What to work on » Copy out the entries below in full and exactly.

[Items from a data source]
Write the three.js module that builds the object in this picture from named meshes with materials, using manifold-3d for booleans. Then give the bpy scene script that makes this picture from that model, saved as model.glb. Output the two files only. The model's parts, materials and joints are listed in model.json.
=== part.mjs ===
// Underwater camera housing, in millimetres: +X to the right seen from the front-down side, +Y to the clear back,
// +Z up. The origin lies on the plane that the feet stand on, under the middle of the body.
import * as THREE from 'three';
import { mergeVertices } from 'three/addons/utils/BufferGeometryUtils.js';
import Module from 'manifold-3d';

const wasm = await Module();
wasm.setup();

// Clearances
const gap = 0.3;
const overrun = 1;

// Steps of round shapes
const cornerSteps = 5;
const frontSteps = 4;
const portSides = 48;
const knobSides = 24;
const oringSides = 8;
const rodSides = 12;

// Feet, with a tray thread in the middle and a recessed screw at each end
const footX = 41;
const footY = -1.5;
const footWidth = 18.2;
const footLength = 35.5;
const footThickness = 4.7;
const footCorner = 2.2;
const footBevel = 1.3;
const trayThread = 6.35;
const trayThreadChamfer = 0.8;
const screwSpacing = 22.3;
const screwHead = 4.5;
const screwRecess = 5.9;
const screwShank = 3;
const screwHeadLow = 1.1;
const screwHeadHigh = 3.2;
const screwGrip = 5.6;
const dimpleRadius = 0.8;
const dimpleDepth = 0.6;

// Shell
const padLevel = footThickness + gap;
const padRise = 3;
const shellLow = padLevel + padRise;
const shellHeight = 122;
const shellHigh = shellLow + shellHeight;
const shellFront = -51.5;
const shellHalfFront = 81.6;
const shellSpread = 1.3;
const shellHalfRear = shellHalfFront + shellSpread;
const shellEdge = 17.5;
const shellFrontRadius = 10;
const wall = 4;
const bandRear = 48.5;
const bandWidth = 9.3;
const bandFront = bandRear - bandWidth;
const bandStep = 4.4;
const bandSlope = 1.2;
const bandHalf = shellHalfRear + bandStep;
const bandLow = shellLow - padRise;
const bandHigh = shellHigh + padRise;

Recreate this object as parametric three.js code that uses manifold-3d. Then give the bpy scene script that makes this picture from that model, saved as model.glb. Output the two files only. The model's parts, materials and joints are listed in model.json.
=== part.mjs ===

Response below »
Write the three.js module that builds the object in this picture from named meshes with materials, using manifold-3d for booleans. Then give the bpy scene script that makes this picture from that model, saved as model.glb. Output the two files only. The model's parts, materials and joints are listed in model.json.
=== part.mjs ===
// Underwater camera housing, in millimetres: +X to the right seen from the front-down side, +Y to the clear back,
// +Z up. The origin lies on the plane that the feet stand on, under the middle of the body.
import * as THREE from 'three';
import { mergeVertices } from 'three/addons/utils/BufferGeometryUtils.js';
import Module from 'manifold-3d';

const wasm = await Module();
wasm.setup();

// Clearances
const gap = 0.3;
const overrun = 1;

// Steps of round shapes
const cornerSteps = 5;
const frontSteps = 4;
const portSides = 48;
const knobSides = 24;
const oringSides = 8;
const rodSides = 12;

// Feet, with a tray thread in the middle and a recessed screw at each end
const footX = 41;
const footY = -1.5;
const footWidth = 18.2;
const footLength = 35.5;
const footThickness = 4.7;
const footCorner = 2.2;
const footBevel = 1.3;
const trayThread = 6.35;
const trayThreadChamfer = 0.8;
const screwSpacing = 22.3;
const screwHead = 4.5;
const screwRecess = 5.9;
const screwShank = 3;
const screwHeadLow = 1.1;
const screwHeadHigh = 3.2;
const screwGrip = 5.6;
const dimpleRadius = 0.8;
const dimpleDepth = 0.6;

// Shell
const padLevel = footThickness + gap;
const padRise = 3;
const shellLow = padLevel + padRise;
const shellHeight = 122;
const shellHigh = shellLow + shellHeight;
const shellFront = -51.5;
const shellHalfFront = 81.6;
const shellSpread = 1.3;
const shellHalfRear = shellHalfFront + shellSpread;
const shellEdge = 17.5;
const shellFrontRadius = 10;
const wall = 4;
const bandRear = 48.5;
const bandWidth = 9.3;
const bandFront = bandRear - bandWidth;
const bandStep = 4.4;
const bandSlope = 1.2;
const bandHalf = shellHalfRear + bandStep;
const bandLow = shellLow - padRise;
const bandHigh = shellHigh + padRise;

Recreate this object as parametric three.js code that uses manifold-3d. Then give the bpy scene script that makes this picture from that model, saved as model.glb. Output the two files only. The model's parts, materials and joints are listed in model.json.
=== part.mjs ===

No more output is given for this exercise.